Rocky Mountain Section - 68th Annual Meeting - 2016

Paper No. 18-4
Presentation Time: 9:05 AM

THE LEMHI ARCH OF EAST-CENTRAL IDAHO: A STRANDED FAULT BLOCK WITHIN THE WESTERN LAURENTIAN RIFT MARGIN


PEARSON, David M.1, LINK, Paul K.2, TODT, Mary K.1, HANSEN, Connor M.1, KROHE, Nick J.1 and MAHONEY, J. Brian3, (1)Department of Geosciences, Idaho State University, Pocatello, ID 83209, (2)Geosciences, Idaho State University, Pocatello, ID 83209, (3)Dept. of Geology, Univ. of Wisconsin-Eau Claire, 105 Garfield Ave., Eau Claire, WI 54702, peardavi@isu.edu

In northern Utah and southeastern Idaho, the transition to thermally driven subsidence during final Laurentian rifting occurred in Middle Cambrian time. However, the abrupt along-strike transition northwestward across the Snake River Plain to the Lemhi Arch, where Middle Ordovician sandstone unconformably overlies tilted Mesoproterozoic Belt-Purcell Supergroup-equivalent quartzite, requires a major change in the geometry and timing of rifting in east-central Idaho. Recent work demonstrates that: 1) on its northwestern margin, the Lemhi Arch forms the footwall of a major southwest-dipping Neoproterozoic to Ordovician normal fault; 2) exhumation of the Lemhi Arch was ongoing during Late Cambrian time, as indicated by alkalic Big Creek-Beaverhead plutons intruded into the fault’s footwall and rapidly eroded into the Upper Cambrian Worm Creek Member of the St.

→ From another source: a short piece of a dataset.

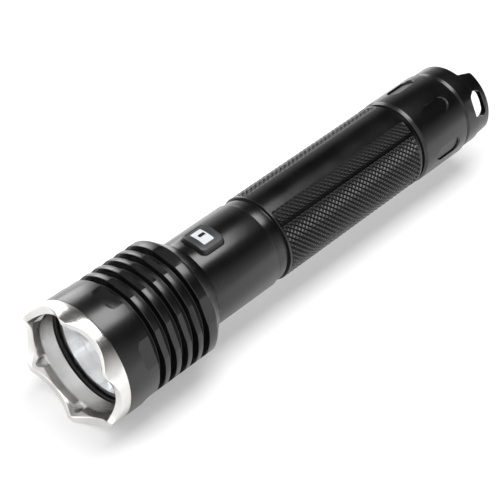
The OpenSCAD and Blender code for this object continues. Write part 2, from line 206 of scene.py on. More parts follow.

Charles Formation in southeastern Idaho; 3) southwest of the Lemhi Arch, near Clayton in central Idaho, a thin Neoproterozoic (Ediacaran) to Middle Cambrian stratigraphic record of rifting is overlain by nearly 4 km of primarily clastic Ordovician sediment; attenuated country rocks in the Idaho batholith documented by others near Stibnite and Stanley, Idaho suggest that similar rocks are distributed over a broad region west of the Lemhi Arch; and 4) the Lemhi Arch approximately parallels the ~1.4 Ga Lemhi subbasin that is underlain, at least locally, by dominantly mafic basement formed during intrusion of a ~1.38 Ga magmatic complex. Taken together, these results suggest that the Lemhi Arch is a rotated fault block stranded within the miogeocline as the southwestern margin of the Belt-Purcell basin was temporarily reactivated during breakup of Rodinia. Mafic magmatism concomitant with major Mesoproterozoic extension may have previously strengthened the lower crust in this region, predisposed the region of the Lemhi Arch to remain intact during extension, and promoted formation of a fundamentally different Laurentian rift margin than to the southeast. Furthermore, rifting in Idaho north of the Snake River Plain persisted into Late Cambrian and Early Ordovician time, which is ~50 Ma later than along-strike to the southeast.